**RECORDS PROVIDED:**
## START

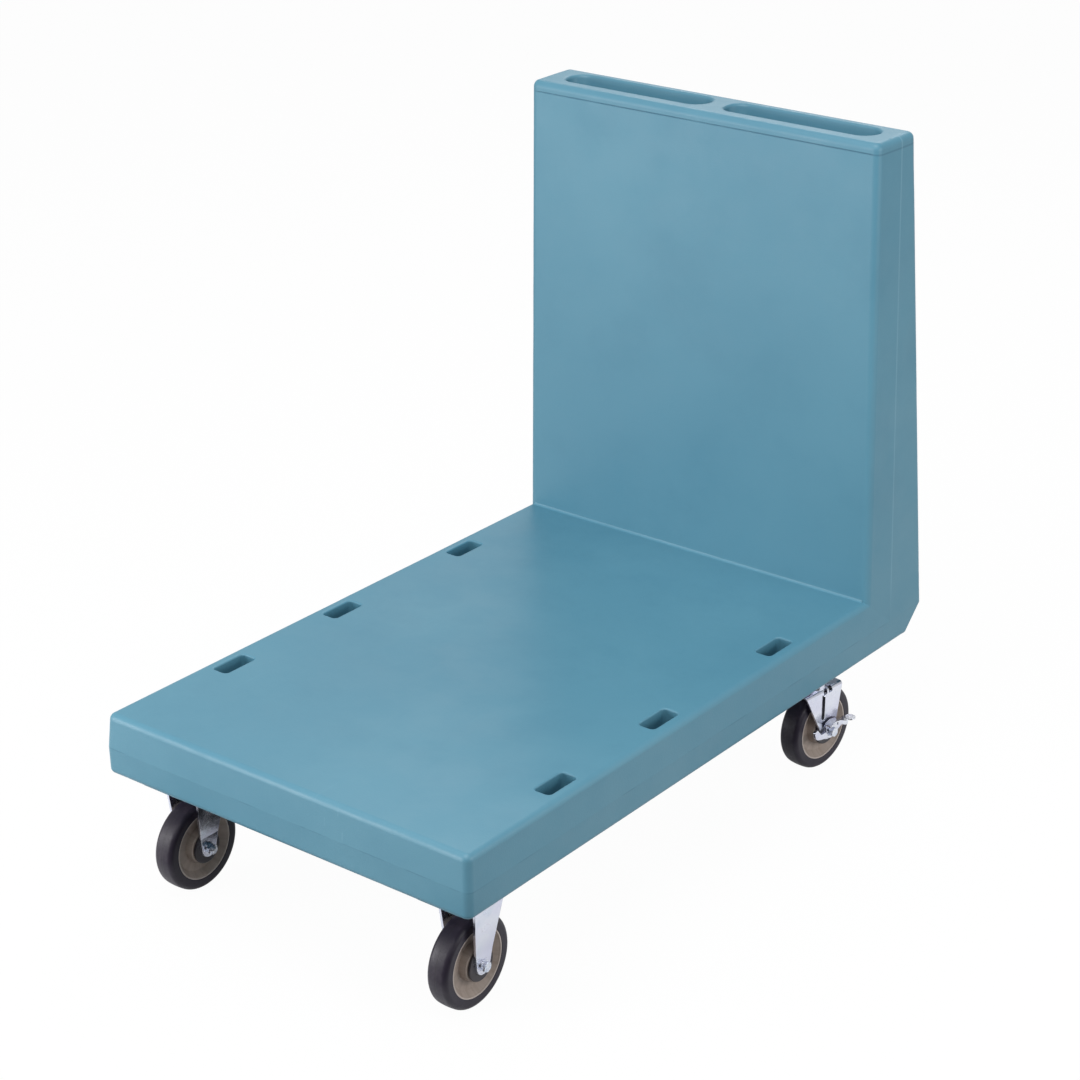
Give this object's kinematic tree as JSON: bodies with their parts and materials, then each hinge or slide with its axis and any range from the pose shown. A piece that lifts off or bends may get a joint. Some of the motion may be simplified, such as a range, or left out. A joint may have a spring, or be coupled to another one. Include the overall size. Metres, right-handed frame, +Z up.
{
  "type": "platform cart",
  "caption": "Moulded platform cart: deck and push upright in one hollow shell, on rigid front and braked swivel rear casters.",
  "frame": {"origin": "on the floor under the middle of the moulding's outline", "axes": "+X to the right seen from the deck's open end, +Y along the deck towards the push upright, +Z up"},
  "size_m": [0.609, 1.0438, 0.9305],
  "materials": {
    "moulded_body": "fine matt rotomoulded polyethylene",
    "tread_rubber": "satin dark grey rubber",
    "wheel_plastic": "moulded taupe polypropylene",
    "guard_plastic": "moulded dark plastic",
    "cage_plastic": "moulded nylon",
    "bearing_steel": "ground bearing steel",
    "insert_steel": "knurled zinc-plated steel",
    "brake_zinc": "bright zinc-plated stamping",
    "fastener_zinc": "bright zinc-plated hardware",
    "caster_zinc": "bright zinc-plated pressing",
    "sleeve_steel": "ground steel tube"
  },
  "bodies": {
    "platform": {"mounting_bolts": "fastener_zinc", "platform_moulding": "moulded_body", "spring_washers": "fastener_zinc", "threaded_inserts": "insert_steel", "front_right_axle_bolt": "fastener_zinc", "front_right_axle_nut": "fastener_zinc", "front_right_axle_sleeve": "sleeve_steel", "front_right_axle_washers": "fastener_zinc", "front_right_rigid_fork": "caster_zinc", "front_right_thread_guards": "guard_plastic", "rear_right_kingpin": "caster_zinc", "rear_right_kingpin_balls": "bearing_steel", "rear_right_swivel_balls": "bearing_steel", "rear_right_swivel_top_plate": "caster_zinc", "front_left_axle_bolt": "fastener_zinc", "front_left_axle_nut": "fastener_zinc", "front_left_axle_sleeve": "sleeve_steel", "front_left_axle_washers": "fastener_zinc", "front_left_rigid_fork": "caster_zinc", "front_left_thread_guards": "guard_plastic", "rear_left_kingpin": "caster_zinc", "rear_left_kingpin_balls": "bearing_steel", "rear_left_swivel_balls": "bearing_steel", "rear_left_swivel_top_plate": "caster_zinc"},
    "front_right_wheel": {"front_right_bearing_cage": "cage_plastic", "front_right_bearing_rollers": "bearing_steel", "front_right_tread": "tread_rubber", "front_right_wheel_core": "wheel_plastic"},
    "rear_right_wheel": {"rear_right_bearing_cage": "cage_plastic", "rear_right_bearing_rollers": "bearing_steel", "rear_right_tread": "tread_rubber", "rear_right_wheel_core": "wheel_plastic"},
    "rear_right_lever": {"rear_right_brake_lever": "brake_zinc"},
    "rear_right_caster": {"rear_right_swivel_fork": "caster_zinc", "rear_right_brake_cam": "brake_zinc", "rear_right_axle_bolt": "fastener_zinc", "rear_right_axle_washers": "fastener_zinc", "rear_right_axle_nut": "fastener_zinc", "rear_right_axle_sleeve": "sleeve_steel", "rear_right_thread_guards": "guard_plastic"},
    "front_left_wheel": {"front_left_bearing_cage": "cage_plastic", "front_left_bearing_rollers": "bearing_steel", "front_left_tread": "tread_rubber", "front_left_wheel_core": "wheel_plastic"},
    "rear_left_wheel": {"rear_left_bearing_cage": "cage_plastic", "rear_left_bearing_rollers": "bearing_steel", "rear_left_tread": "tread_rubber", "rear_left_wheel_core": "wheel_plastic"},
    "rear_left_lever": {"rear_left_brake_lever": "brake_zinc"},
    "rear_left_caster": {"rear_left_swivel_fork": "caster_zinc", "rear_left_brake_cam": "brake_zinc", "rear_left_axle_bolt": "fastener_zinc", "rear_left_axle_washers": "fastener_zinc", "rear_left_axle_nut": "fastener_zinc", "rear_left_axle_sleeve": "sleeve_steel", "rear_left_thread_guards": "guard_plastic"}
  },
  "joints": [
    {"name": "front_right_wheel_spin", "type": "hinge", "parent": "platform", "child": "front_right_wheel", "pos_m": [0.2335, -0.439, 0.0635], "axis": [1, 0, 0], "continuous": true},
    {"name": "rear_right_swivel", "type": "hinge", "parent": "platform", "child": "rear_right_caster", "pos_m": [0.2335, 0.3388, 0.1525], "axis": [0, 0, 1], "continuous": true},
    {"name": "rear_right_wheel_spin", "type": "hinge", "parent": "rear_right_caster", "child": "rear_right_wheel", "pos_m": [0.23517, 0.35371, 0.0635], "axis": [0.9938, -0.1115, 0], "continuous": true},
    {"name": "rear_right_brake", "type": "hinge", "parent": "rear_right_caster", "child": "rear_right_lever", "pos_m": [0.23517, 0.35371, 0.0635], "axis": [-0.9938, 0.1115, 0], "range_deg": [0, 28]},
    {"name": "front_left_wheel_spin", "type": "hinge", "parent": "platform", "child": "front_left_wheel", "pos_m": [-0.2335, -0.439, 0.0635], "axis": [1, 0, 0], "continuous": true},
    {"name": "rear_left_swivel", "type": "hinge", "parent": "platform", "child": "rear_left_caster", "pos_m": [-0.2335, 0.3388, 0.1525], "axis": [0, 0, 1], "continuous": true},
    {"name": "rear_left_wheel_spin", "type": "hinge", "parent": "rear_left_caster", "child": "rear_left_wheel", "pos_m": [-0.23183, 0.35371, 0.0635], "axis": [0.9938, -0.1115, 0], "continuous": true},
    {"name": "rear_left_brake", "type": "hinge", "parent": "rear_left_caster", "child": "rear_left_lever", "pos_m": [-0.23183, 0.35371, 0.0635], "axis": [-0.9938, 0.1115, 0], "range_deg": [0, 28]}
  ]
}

## END
## START

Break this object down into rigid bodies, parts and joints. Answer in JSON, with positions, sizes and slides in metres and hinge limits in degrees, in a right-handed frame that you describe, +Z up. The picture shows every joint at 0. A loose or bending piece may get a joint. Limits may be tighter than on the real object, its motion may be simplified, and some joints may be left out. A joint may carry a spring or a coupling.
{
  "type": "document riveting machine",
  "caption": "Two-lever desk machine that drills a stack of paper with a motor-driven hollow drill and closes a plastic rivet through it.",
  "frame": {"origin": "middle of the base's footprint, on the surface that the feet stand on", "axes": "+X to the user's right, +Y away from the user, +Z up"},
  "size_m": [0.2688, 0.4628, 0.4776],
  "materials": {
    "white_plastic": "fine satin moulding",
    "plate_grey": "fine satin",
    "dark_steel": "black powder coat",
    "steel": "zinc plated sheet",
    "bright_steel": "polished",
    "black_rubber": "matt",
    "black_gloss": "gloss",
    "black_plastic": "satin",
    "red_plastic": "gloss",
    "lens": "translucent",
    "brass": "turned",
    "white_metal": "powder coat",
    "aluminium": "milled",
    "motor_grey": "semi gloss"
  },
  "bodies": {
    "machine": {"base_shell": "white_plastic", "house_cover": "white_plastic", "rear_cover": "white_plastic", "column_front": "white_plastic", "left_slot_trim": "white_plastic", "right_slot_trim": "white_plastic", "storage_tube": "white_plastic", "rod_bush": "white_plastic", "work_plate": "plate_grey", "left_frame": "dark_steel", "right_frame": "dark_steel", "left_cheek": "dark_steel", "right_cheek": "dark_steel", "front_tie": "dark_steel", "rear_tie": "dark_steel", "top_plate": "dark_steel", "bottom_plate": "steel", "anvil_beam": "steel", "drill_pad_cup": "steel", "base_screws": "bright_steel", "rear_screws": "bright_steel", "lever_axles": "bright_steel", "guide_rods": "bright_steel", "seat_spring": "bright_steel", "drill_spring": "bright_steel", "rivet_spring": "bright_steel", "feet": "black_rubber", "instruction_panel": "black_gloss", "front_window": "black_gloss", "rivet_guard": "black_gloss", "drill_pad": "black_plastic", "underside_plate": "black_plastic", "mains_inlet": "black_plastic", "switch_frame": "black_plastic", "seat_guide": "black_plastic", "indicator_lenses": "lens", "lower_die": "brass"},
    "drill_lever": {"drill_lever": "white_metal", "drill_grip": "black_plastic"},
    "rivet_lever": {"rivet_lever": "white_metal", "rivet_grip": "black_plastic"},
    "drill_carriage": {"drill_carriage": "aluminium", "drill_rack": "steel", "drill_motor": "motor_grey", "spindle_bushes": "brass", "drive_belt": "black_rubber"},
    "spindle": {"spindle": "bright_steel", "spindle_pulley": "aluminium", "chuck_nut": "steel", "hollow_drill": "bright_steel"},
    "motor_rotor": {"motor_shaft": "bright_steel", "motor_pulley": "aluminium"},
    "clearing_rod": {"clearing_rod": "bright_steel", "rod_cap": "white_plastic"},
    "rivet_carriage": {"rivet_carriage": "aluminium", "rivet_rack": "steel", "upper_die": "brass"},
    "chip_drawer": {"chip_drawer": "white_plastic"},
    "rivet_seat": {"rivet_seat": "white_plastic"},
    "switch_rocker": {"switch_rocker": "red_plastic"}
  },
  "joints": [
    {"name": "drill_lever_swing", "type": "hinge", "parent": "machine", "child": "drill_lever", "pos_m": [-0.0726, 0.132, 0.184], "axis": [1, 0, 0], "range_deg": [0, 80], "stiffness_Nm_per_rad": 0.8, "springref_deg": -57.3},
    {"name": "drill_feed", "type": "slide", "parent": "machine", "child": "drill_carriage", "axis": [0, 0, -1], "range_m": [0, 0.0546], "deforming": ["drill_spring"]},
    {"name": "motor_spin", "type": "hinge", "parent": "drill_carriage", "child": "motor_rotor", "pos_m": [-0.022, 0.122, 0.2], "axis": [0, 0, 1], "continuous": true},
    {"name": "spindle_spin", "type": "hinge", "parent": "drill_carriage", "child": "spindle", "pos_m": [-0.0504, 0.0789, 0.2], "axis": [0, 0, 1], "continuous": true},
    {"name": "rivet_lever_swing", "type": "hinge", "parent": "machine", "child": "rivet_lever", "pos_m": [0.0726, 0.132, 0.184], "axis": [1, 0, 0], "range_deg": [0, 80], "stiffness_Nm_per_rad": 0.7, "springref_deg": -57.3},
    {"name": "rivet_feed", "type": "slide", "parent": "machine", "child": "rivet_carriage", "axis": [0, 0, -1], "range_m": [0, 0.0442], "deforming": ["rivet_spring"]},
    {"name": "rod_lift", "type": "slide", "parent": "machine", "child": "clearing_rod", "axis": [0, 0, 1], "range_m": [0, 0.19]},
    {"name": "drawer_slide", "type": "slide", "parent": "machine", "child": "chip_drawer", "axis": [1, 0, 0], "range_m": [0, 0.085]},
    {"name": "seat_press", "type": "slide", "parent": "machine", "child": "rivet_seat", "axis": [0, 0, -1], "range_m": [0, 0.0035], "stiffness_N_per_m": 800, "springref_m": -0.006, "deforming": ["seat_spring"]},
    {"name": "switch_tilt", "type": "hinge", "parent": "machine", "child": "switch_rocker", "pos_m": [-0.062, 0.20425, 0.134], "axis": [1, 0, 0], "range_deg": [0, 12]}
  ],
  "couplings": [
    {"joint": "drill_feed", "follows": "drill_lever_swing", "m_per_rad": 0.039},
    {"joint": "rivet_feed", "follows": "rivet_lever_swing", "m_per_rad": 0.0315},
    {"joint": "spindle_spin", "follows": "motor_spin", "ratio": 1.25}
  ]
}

## END
## START

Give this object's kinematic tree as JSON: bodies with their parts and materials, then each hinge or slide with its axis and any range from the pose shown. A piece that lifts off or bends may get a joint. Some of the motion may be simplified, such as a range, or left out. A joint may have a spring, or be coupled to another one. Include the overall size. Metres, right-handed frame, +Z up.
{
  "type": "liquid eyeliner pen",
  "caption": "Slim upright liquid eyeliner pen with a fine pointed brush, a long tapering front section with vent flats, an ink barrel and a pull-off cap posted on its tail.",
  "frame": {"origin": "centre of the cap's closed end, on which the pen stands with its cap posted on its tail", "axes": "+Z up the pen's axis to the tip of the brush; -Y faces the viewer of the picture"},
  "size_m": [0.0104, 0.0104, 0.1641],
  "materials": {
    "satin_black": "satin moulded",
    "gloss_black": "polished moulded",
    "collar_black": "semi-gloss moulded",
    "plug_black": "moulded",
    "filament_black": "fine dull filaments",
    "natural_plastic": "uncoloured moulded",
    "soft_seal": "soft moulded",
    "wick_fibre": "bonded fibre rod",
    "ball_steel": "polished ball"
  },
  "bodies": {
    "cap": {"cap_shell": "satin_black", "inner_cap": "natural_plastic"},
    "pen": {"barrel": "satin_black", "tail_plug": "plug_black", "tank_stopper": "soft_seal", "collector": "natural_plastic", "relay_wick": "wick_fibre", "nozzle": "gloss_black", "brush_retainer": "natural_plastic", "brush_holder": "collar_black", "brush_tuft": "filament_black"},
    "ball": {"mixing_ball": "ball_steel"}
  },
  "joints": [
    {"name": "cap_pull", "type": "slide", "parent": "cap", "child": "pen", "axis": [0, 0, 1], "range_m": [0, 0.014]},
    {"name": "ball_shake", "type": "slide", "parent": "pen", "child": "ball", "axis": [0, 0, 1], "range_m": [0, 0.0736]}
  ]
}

## END

**SET PROBLEM:** List the lines of the material in which the word "from" occurs.

**SOLUTION TO THIS TASK:**
Give this object's kinematic tree as JSON: bodies with their parts and materials, then each hinge or slide with its axis and any range from the pose shown. A piece that lifts off or bends may get a joint. Some of the motion may be simplified, such as a range, or left out. A joint may have a spring, or be coupled to another one. Include the overall size. Metres, right-handed frame, +Z up.
  "frame": {"origin": "on the floor under the middle of the moulding's outline", "axes": "+X to the right seen from the deck's open end, +Y along the deck towards the push upright, +Z up"},
  "frame": {"origin": "middle of the base's footprint, on the surface that the feet stand on", "axes": "+X to the user's right, +Y away from the user, +Z up"},
Give this object's kinematic tree as JSON: bodies with their parts and materials, then each hinge or slide with its axis and any range from the pose shown. A piece that lifts off or bends may get a joint. Some of the motion may be simplified, such as a range, or left out. A joint may have a spring, or be coupled to another one. Include the overall size. Metres, right-handed frame, +Z up.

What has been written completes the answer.